Please see previous entry, last paragraph before reading this.

The ambiguity is produced through an important contradiction: as outsiders we can learn only so much about the reality of the Fogo Islands. We learn about these people through images, which do not provide us with a transparent connection to the subjective and highly complex views which the Islanders may hold of themselves. Neither their language nor the language of images have the kind of transparent relationship to the real which the Challenge for Change film and videoworkers so deeply desired. The voice of an Islander or for that matter of anyone interviewed or filmed talking in front of a camera is a transformed voice. In the same way to be filmed into the status of an image is to be transformed. The question is, with what result?

It is a characteristic of Western culture to presume a link between seeing and knowing. The role of sound must be added to that and we don't have to look any further than the notion of a tape or video recorder to get an idea of the underlying assumptions at the heart of the technologies of film and video. The specific practices which re-enforce the links between seeing, hearing and knowing are embedded in conventions which displace cross-cultural encounters into a relatively neutral register. In order to succeed these conventions must be carefully used so as to avoid any dilution of their authority.

Thus it is immediately apparent that the Fogo Island Films have been shot by professional cameramen with the result that they have a specific look and feel to them. It is also clear that the National Film Board would not have allowed the films into its repertoire if they hadn't risen to the aesthetic level expected of Board films. This aesthetic space which is so closely linked to the way in which the Board and its filmmakers legitimize their professional activities is not, of course, a space which could be opened up for the Islanders.

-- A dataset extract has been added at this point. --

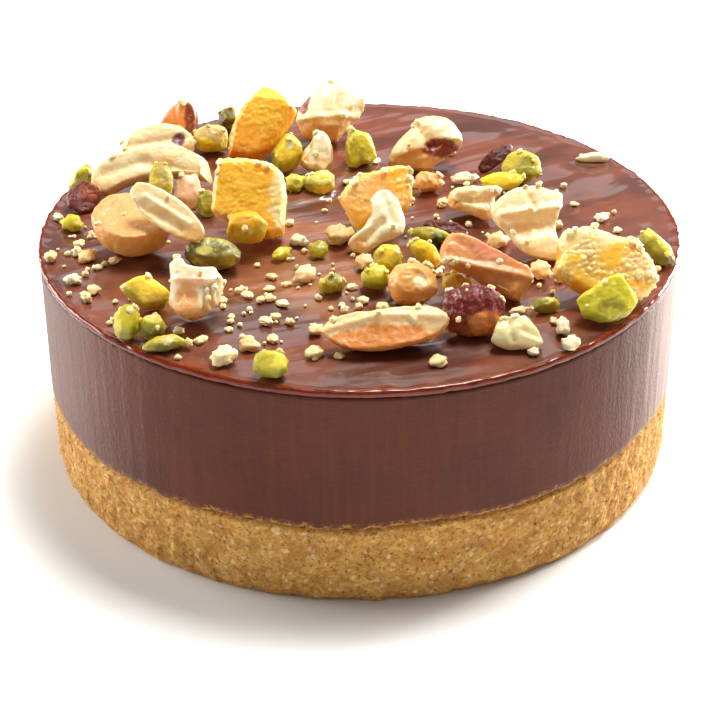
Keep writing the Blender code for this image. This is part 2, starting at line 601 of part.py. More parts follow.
def main():
    clear_scene()
    biscuit_base()
    chocolate_cream()
    glaze = chocolate_glaze()
    top = Topping()
    lay_nuts(top)
    lay_peel(top)
    lay_pistachio(top)
    lay_skins(top)
    stick_crumbs(glaze, top)


if __name__ == "__main__":
    main()
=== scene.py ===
import json
import math
import random
from collections import namedtuple

import bmesh
import bpy
import numpy as np
from bpy.props import FloatProperty, FloatVectorProperty, PointerProperty
from mathutils import Matrix, Vector, noise
from mathutils.bvhtree import BVHTree

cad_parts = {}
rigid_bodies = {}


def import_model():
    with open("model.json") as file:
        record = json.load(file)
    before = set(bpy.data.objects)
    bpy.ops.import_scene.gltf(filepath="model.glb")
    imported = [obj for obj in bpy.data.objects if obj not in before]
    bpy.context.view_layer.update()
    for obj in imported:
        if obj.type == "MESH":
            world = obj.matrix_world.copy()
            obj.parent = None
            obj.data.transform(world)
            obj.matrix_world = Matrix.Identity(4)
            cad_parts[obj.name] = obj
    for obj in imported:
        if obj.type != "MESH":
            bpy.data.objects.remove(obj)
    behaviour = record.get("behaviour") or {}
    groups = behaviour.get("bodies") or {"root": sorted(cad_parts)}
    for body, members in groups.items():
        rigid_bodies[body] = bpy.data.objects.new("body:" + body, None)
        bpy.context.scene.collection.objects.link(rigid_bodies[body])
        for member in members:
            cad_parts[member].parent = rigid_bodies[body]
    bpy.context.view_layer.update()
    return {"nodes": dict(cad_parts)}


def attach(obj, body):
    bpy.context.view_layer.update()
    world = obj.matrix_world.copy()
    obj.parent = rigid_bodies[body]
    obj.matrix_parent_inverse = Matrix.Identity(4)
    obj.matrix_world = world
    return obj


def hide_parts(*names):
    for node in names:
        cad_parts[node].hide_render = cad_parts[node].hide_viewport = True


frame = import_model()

bl_info = {
    "name": "Chocolate tart",
    "version": (1, 0),
    "blender": (4, 5, 0),
    "location": "3D View > Sidebar > Tart",
    "description": "Dresses the solids of a small chocolate tart with nuts, peel and pistachio",
    "category": "Object",
}

MM = 0.001

# The layers, as the solids have them, in millimetres
GLAZE_NODE = "chocolate_glaze"
RADIUS = 40.0
HEIGHT = 29.0
BASE_HEIGHT = 10.3
GLAZE_EDGE = 1.1
GAP = 0.15
RIM_WAVE = 0.25
SEAM_TILT = 0.5
SEAM_WAVE = 0.25
SPREAD_DEPTH = 0.3
SPREAD_ANGLE = math.radians(27)
SPREAD_FADE = 6.0

# Where the photograph was taken from
CAMERA_PLACE = (0.0, -0.21395, 0.1344)
CAMERA_TILT = math.radians(90) - 0.5287
CAMERA_ROLL = -0.0076
CAMERA_LENS = 94.3
SENSOR = 36.0
LOOK_DOWN = 0.5287
TO_VIEWER = np.array([0.0, -math.cos(LOOK_DOWN), math.sin(LOOK_DOWN)])
SEEN_UP = np.array([0.0, math.sin(LOOK_DOWN), math.cos(LOOK_DOWN)])

# How finely the pieces are cut
WALL_COLUMNS = 1120
BASE_ROWS = 52
CREAM_ROWS = 36
SEAM_ROWS = 4
GLAZE_COLUMNS = 480
GLAZE_RINGS = 130

# The biscuit's wall: how far it stands in, where it starts, and how its foot and its shoulder are drawn in
BASE_INSET = 0.15
BASE_START = 0.25
FOOT_INSET = 0.5
FOOT_HEIGHT = 1.5
UNDERSIDE_INSET = 1.25
SHOULDER_INSET = 0.8
SHOULDER_DROP = 0.35
# How far inside the wall the layers' hidden faces have their last ring
BISCUIT_CORE = 6.0
CREAM_CORE = 5.0
GLAZE_CORE = 5.2
# How far below the glaze's edge the cream and the glaze end inside
CREAM_INSIDE = HEIGHT - GLAZE_EDGE - 1.2
GLAZE_INSIDE = HEIGHT - GLAZE_EDGE - 0.9
# How far down the wall the glaze's lip reaches
LIP = 0.85

# Rounding draws a loose piece in, so it starts this much larger, and it settles into the glaze by this much
SWELL = 1.05
SETTLE = 0.35
# How far from a loose piece the glaze wells up, and how high
WELL_REACH = 0.8
WELL_RISE = 0.3

# Colours as the eye reads them, in steps from 0 to 255
IVORY = (250, 238, 202)
CREAM_NUT = (245, 222, 168)
PALE_TAN = (240, 204, 142)
TAN = (236, 184, 112)
GOLD = (230, 166, 84)
TOAST = (222, 144, 66)
AMBER = (202, 104, 34)
CHESTNUT = (136, 60, 20)
PINK_NUT = (240, 192, 148)
MAROON = (100, 28, 10)
PEEL_ORANGE = (248, 176, 34)
PEEL_GOLD = (250, 196, 46)
PEEL_DEEP = (234, 142, 20)
PEEL_PALE = (252, 232, 172)
LEMON = (242, 208, 50)
LIME = (206, 190, 40)
LEAF_GREEN = (160, 152, 34)
OLIVE = (118, 110, 28)
DARK_OLIVE = (96, 78, 20)
SAGE = (212, 196, 112)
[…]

Their view of themselves, at the level of images, would have been substantially different but they would not have been able to communicate that with the same authority, since the production of images is not one of their central activities.

Perhaps in response to this and with the acknowledgement of many of these contradictions the Challenge for Change program undertook another experiment which I will comment on here, briefly, because of its direct applicability to the question of video.

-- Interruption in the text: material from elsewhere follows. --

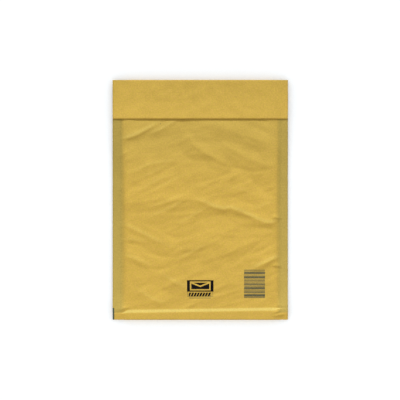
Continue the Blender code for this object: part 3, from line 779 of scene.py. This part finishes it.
class Graph:
    """Adds nodes to a node tree and joins them."""

    def __init__(self, tree):
        self.tree = tree

    def feed(self, socket, value):
        """Links the socket to a value or another socket, or sets a number or colour on it."""
        value = value.socket if isinstance(value, Value) else value
        if isinstance(value, bpy.types.NodeSocket):
            self.tree.links.new(value, socket)
        elif socket.type == "RGBA":
            socket.default_value = (*value, 1.0)
        else:
            socket.default_value = value

    def fill(self, sockets, **values):
        """Feeds the named sockets. An underscore stands for a blank in a name."""
        for name, value in values.items():
            self.feed(sockets[name.replace("_", " ")], value)

    def node(self, kind, inputs=None, **settings):
        node = self.tree.nodes.new(kind)
        for name, value in settings.items():
            setattr(node, name, value)
        for name, value in (inputs or {}).items():
            self.feed(node.inputs[name], value)
        return node

    def values(self, node):
        return {socket.name: Value(self, socket) for socket in node.outputs}

    def parts(self, vector):
        return self.values(self.node("ShaderNodeSeparateXYZ", {"Vector": vector}))

    def math(self, operation, first, second=0.0, clamp=False):
        inputs = {0: first, 1: second}
        node = self.node("ShaderNodeMath", inputs, operation=operation, use_clamp=clamp)
        return Value(self, node.outputs[0])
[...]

The availability of half-inch video in the early and middle 1970's opened up another set of possibilities. Perhaps the instrument (given its ease of use) could actually be put in the hands of the people in a given community. Challenge for Change set out to test this proposition in the community of St. Jacques in Montreal.

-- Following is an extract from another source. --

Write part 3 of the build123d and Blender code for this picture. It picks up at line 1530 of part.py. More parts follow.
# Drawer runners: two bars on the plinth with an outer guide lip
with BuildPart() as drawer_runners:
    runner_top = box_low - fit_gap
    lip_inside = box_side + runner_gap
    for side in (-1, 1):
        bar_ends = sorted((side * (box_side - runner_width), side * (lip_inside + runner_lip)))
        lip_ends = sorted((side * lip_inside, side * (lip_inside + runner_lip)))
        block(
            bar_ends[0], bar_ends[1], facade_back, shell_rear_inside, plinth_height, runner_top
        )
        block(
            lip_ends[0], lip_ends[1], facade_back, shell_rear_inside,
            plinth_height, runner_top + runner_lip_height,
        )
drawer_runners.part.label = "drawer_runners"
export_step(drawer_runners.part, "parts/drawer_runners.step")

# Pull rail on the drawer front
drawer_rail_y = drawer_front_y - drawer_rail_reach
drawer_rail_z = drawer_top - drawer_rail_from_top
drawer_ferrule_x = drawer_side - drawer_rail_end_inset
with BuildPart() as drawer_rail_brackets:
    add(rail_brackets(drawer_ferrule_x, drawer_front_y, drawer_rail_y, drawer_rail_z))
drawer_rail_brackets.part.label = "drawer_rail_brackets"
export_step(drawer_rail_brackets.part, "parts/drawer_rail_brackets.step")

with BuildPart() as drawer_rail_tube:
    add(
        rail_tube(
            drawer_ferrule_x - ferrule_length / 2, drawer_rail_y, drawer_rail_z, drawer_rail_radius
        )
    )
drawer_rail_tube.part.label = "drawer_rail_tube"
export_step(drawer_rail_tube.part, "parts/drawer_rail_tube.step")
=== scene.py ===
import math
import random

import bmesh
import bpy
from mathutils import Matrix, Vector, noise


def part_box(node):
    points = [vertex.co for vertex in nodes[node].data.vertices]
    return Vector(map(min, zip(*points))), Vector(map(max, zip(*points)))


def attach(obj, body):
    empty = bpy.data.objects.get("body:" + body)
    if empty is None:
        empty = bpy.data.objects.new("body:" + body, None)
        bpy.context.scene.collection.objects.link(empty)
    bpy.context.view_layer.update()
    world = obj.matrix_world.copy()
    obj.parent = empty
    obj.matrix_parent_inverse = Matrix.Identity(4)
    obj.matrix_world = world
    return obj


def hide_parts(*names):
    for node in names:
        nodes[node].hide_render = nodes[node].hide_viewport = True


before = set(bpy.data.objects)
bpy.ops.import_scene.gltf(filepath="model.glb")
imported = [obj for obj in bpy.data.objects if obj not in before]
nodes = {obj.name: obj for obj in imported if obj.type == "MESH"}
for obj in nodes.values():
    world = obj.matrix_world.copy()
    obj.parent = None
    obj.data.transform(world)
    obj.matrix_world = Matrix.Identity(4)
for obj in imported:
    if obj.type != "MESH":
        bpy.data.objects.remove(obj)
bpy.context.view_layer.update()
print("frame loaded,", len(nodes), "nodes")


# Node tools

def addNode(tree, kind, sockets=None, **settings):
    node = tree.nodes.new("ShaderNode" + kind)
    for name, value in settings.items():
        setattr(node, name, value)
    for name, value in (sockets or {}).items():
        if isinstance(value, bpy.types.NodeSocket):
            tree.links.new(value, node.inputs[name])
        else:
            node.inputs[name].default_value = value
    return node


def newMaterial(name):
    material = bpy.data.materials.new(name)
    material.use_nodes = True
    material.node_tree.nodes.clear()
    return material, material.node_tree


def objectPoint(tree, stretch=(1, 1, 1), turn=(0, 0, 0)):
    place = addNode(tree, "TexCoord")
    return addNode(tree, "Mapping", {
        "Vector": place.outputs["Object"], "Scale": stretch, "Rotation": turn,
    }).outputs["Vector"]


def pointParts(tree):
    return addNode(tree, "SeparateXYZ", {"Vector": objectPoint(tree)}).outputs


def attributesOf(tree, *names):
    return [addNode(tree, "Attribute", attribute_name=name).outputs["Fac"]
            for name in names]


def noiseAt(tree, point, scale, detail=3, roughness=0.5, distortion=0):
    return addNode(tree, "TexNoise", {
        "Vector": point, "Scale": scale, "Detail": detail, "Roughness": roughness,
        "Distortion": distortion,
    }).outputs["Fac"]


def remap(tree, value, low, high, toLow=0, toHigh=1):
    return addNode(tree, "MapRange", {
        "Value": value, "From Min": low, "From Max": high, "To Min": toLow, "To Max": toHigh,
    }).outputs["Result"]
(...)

Let us look for a moment at the choice of St. Jacques. It was a disadvantaged part of Montreal. It was an area with high unemployment and a variety of social and economic problems. Why did it lend itself, at least in the minds of the Challenge for Change professionals, to this experiment in the democratic use of video? In part the answer can be found in the community itself which had formed a citizen's committee to push for improvements in health and education. It had developed, at least to some degree the advocacy tools which it needed to promote its own cause and to link the community with political action. The result was that when the idea of a video was proposed the people in the community center inmmediately formed a committee and helped run the project from the start.

The result is a video which has become justly famous because it was such an early experiment with a new medium and because it seemed to prove that the 'people' given the proper chance and channel could, in fact, participate in all facets of the production of a videotape.

However an unforseen result of the process was the creation of a hierarchy of videomakers and Film Board people who slowly invested more and more time in a project which community leaders soon realised served an immediate goal but not a long term one. In order to make the video useful and effective it had to be placed into a pedagogical context and this required quite a different infrastructure than the one provided by a video crew. To some degree, some members of the community had learned how to use the medium to picture a set of problems which everyone in the community knew existed anyway. The pictures were in need of a utilitarian context, a promotional space to enhance their ideological value, to propagate their point of view, to encourage audiences to understand the need for social and political change.

But beyond a certain point the image is nothing more than a vehicle for and of communication and irrespective of everybody's best intentions there is something very ephemeral about the way in which images communicate meaning. The video screen is after all neither a simple reflection of the reality it depicts nor a window onto that reality. It is a highly aestheticized if not partially closed frame which must be used if it is to be effective but that use must have a measure of authority to it and the question is how is that authority to be achieved?

So, once again we are back to a similar problem which arose with the Fogo Island Films. The conferral of authority by both the videomaker and the viewer is not possible unless the process itself is given a far greater value than it can ever have. It can attain that value if it can achieve a certain degree of portability, that is if it can be taken out of the immediate community and effectively used a device to communicate the community's concerns.

But this is precisely a way of eliminating the context out of which and from which it has come. The video in effect can package the community into an effect for others but that packaging makes the task of communication all the more difficult. The specificity of St. Jacques has to be diluted in order for it to transcend the boundaries of place and culture which paradoxically means that the original process which engendered the video recedes into the background. Yet it is this original process, this experience of democracy which the video is trying to communicate as being not only fundamental but necessary for change. Its lack of specificity is the fulcrum upon which it loses that crucial component of its communicative intent.

I will end with the following thought. Images, whether they be video or film, generate the possibility of meaning and communication. They invent and reinvent more often than they depict.

These processes of transformation may not naturally open up discursive spaces for audiences, may not lead to the kind of exchanges and interchanges which produce the possibility of social and cultural and political change. In fact, an argument can be made and perhaps it is high time that this argument enter into the discussions which film and videomakers have among themselves, that the medium itself may not have the importance which is so often attributed to it by social and cultural commentators, analysts and practitioners. We may all have fallen for the technological line, a classically twentieth century obsession, which suggests that the image (constructed by the right people) has enough authority to transcend precisely the very contradictions which it engenders. Or, put another way, if we interpret VTR St. Jacques and the Fogo Island Films with a bit more of a jaundiced eye we may discover that their aesthetic structure and their communicational concerns are more closely linked than may be apparent. This linkage transforms not only the reality under examination but the potential value of the entire process.